## START
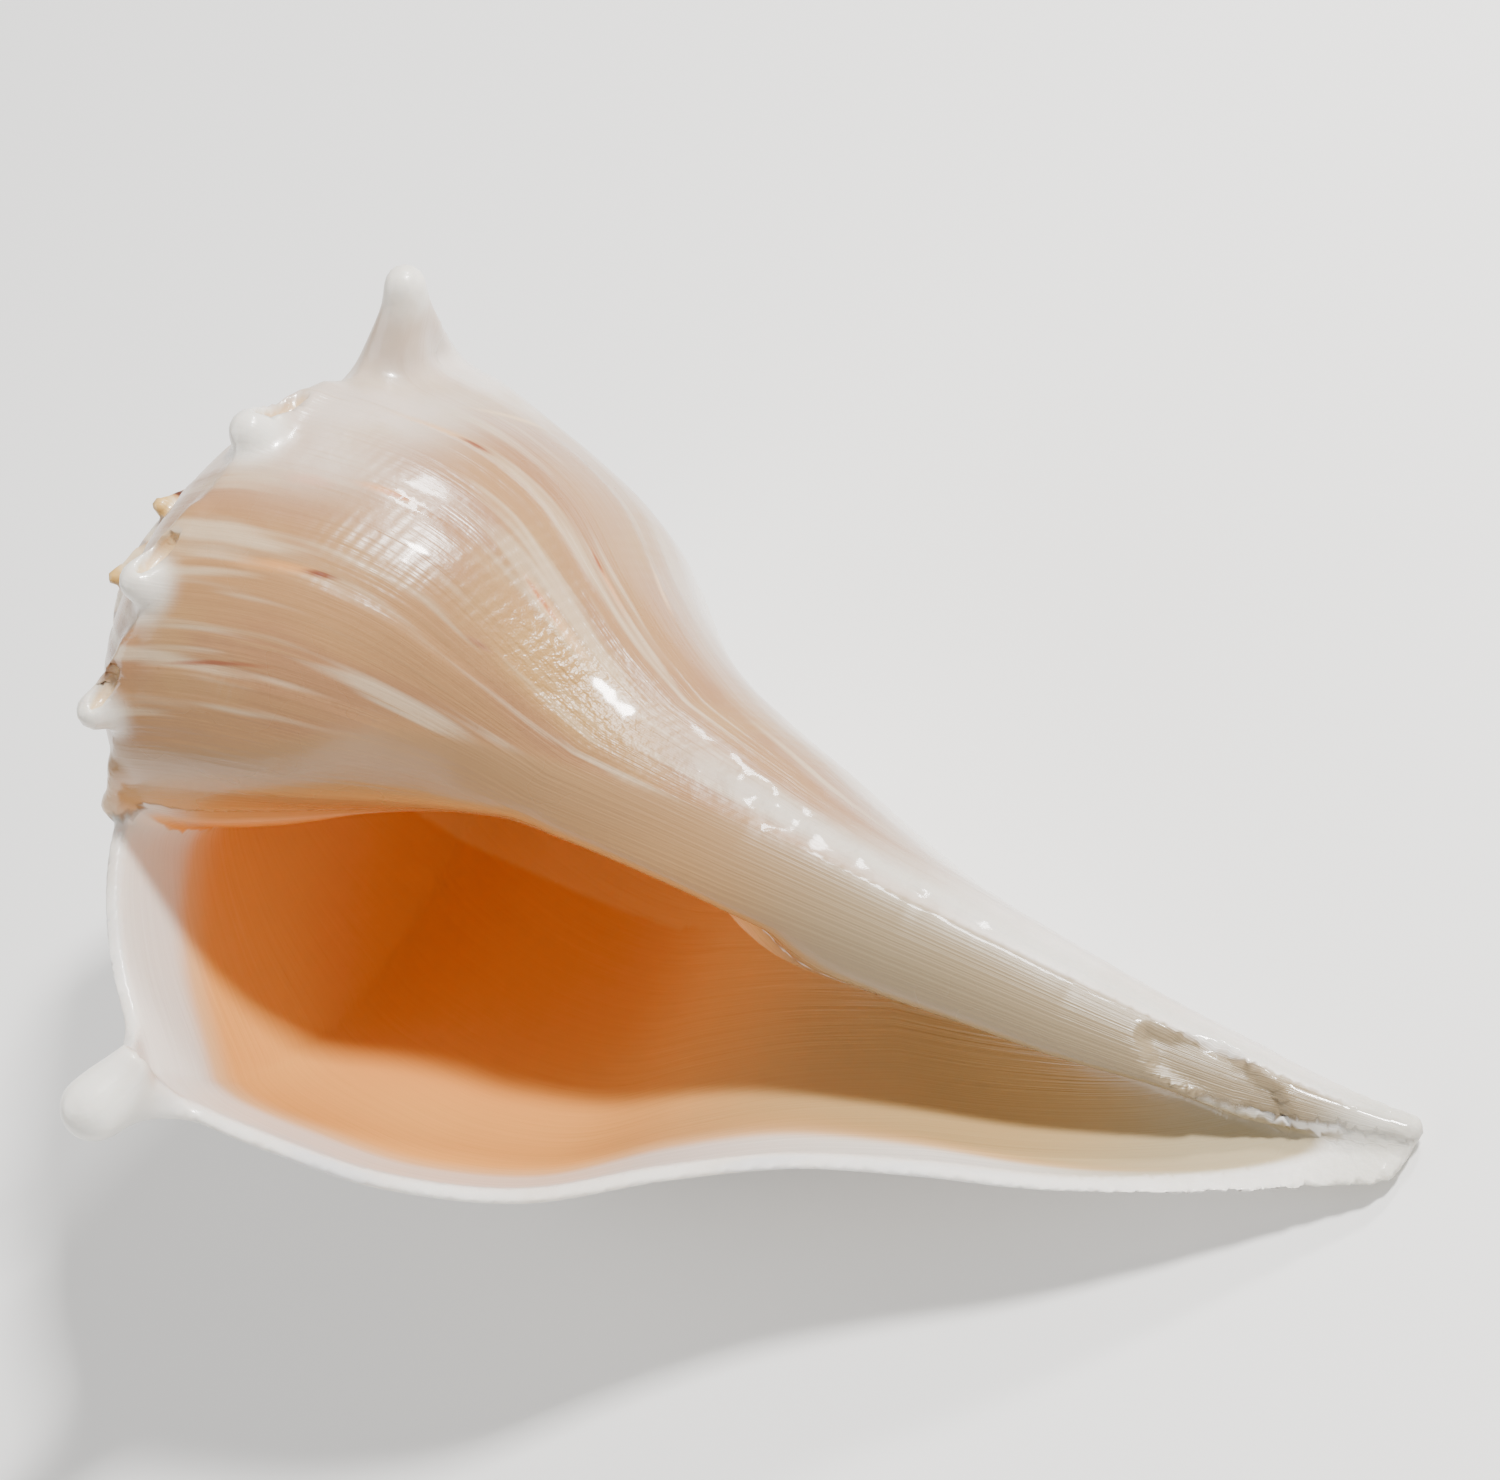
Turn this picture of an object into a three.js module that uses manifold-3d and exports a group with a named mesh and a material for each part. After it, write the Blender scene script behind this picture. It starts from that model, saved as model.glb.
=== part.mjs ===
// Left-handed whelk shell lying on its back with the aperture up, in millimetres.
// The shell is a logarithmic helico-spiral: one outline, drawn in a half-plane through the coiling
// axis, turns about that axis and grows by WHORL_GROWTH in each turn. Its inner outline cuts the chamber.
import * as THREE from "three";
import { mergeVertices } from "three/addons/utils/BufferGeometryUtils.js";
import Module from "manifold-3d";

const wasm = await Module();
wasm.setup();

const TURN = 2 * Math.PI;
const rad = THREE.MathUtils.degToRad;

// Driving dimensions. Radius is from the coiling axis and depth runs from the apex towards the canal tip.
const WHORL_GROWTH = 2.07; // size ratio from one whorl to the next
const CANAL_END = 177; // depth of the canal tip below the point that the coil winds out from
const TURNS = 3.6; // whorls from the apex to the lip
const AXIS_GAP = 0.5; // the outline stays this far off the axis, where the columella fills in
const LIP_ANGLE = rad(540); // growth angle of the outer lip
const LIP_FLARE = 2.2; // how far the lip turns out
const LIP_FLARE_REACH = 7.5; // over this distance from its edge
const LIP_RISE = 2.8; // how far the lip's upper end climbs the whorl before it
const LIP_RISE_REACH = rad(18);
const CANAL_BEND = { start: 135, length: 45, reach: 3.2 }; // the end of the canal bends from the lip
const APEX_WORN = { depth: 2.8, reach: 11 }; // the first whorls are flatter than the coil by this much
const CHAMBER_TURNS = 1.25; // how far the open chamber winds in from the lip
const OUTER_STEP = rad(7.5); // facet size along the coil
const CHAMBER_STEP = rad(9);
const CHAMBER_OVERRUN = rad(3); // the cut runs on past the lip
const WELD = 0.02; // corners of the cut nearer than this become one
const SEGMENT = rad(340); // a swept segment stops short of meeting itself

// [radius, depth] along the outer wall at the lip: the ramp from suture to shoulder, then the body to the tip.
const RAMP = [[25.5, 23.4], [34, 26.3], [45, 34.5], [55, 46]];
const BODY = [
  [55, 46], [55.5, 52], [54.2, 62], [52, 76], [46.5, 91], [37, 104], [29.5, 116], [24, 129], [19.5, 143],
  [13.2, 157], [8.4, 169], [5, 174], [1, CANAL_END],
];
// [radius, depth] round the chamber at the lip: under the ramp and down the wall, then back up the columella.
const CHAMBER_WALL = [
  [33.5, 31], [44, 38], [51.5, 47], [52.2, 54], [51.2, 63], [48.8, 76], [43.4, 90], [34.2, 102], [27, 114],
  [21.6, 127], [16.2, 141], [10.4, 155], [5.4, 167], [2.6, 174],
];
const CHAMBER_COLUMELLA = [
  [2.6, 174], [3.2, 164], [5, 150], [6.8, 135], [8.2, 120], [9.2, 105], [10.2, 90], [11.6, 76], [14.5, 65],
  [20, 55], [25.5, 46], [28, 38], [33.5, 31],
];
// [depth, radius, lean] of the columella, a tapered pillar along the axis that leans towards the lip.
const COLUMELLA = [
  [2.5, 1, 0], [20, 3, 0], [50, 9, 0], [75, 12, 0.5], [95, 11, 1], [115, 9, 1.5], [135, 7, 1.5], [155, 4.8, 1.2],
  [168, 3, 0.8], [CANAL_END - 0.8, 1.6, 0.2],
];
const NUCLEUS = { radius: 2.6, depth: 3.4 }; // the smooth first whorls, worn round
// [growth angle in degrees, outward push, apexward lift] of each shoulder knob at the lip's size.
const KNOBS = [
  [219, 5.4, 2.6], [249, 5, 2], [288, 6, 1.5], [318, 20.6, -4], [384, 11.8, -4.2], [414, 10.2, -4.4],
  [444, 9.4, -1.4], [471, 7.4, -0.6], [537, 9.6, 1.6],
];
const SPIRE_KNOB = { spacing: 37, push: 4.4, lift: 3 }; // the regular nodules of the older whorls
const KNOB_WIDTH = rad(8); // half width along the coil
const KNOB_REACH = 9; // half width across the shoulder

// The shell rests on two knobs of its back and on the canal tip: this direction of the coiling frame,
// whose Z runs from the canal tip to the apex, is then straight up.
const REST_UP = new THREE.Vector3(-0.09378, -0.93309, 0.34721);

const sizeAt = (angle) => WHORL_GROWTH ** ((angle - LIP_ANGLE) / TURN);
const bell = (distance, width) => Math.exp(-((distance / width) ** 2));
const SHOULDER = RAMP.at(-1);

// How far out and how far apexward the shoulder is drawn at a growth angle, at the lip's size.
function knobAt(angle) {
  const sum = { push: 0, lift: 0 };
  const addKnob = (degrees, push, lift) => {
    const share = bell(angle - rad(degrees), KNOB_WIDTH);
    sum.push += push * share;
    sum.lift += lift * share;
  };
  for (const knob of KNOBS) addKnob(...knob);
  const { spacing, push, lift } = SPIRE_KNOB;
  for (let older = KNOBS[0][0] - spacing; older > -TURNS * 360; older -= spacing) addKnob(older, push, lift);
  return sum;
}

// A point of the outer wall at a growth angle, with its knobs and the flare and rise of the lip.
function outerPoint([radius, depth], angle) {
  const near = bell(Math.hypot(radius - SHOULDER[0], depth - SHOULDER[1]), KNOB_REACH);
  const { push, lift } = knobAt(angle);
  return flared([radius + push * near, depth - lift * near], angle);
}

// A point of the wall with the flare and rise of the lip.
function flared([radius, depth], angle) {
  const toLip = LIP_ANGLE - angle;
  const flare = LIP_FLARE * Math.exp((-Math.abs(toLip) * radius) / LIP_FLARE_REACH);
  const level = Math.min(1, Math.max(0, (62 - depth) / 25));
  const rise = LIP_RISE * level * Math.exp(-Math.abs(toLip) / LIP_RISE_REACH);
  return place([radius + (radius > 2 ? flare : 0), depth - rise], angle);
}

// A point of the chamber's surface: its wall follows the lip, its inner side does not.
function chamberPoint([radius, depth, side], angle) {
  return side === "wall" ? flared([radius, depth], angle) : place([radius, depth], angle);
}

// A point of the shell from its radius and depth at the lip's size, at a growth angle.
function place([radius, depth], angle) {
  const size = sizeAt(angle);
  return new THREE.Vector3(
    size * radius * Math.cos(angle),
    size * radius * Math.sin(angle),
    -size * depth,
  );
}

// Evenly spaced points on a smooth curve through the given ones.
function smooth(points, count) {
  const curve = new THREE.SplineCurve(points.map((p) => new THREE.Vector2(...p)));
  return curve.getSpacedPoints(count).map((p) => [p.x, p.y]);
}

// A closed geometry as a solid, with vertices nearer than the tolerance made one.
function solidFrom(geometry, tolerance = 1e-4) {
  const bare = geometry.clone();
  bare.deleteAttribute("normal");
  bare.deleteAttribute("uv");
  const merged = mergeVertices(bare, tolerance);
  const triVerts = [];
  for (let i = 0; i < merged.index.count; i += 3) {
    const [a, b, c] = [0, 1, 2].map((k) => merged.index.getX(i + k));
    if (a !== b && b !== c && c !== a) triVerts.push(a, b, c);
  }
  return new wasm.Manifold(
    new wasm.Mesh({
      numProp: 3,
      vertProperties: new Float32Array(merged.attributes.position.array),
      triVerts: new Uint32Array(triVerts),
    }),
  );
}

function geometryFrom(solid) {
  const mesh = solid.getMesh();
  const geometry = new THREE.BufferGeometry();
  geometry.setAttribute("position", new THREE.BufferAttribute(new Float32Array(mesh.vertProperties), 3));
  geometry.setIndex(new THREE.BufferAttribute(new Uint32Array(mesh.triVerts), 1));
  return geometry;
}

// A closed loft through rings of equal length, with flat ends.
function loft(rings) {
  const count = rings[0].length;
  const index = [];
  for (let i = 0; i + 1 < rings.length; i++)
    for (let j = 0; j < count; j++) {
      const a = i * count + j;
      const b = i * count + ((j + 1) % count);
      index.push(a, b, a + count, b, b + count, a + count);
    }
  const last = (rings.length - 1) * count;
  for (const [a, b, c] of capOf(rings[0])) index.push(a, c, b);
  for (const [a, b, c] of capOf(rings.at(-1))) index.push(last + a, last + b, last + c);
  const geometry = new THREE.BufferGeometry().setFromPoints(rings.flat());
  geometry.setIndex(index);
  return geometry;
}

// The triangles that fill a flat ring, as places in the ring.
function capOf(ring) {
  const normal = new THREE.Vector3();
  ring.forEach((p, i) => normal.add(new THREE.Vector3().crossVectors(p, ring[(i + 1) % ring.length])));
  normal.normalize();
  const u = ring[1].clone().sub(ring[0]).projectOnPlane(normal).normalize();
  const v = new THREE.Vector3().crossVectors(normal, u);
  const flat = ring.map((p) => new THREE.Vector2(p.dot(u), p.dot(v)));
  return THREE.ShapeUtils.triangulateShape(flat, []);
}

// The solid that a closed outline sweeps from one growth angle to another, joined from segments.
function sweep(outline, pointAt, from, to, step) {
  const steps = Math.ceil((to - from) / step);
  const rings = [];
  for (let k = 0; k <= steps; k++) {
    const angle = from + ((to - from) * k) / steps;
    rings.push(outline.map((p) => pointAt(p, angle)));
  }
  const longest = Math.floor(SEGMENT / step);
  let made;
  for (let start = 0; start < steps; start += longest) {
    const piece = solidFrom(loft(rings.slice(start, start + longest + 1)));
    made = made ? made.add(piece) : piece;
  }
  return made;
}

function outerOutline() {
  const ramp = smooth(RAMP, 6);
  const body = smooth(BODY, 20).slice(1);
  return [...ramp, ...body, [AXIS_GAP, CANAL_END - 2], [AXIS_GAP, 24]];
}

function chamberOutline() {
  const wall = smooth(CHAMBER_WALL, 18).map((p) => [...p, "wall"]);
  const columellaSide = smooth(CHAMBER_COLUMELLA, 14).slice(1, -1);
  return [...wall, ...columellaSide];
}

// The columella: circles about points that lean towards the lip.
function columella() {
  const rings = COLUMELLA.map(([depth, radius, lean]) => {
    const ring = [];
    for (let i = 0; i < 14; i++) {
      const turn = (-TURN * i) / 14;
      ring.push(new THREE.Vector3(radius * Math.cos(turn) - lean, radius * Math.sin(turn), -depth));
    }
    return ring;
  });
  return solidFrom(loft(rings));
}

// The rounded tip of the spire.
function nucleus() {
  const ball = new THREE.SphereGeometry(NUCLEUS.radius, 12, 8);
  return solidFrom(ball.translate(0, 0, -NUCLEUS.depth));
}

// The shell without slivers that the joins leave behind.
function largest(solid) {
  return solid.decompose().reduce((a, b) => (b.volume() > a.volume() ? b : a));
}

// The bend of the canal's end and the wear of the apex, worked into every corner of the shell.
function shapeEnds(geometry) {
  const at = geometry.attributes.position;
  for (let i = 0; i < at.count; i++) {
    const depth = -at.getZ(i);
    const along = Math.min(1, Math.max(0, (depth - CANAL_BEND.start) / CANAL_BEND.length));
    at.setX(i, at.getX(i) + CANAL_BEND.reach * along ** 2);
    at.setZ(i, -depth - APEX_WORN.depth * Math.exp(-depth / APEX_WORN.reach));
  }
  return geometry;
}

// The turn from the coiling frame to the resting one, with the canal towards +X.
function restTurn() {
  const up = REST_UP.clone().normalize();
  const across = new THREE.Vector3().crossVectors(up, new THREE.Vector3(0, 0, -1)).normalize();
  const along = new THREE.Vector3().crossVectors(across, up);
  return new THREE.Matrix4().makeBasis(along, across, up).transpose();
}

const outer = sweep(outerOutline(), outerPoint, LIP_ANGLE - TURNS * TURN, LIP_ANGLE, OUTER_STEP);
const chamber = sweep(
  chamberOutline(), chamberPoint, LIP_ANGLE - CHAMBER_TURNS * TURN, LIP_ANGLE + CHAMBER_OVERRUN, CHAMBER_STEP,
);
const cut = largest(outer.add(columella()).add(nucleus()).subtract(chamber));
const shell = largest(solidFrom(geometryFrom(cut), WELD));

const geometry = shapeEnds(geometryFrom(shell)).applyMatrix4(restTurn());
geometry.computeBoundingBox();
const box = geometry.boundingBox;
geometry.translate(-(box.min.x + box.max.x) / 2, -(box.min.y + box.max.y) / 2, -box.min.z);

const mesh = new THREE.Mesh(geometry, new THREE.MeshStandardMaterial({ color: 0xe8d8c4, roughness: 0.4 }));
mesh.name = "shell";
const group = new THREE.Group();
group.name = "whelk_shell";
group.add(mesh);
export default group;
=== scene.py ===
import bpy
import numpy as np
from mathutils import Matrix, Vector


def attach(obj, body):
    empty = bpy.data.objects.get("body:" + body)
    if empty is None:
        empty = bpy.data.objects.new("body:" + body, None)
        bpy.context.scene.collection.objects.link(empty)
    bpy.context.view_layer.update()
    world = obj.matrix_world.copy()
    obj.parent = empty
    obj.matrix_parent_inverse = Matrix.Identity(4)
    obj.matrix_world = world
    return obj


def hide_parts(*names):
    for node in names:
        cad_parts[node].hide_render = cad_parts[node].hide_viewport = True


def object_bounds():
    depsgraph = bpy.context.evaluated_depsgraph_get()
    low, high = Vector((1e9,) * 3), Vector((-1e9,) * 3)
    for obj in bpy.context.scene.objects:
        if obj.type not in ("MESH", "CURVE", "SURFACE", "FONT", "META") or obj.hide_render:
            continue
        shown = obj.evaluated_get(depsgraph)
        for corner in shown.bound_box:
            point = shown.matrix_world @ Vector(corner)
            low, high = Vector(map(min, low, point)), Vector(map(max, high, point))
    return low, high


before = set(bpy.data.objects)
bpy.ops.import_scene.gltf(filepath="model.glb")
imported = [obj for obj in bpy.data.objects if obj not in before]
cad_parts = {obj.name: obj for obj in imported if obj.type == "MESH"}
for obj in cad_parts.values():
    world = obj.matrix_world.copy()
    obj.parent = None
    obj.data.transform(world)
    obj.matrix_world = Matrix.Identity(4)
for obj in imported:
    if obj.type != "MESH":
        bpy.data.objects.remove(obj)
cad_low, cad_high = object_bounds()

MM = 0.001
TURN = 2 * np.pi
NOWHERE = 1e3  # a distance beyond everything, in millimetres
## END
→ **What is required**
Copy out each line of the material that holds the word "names".

→ **Expected answer**
def hide_parts(*names):
    for node in names:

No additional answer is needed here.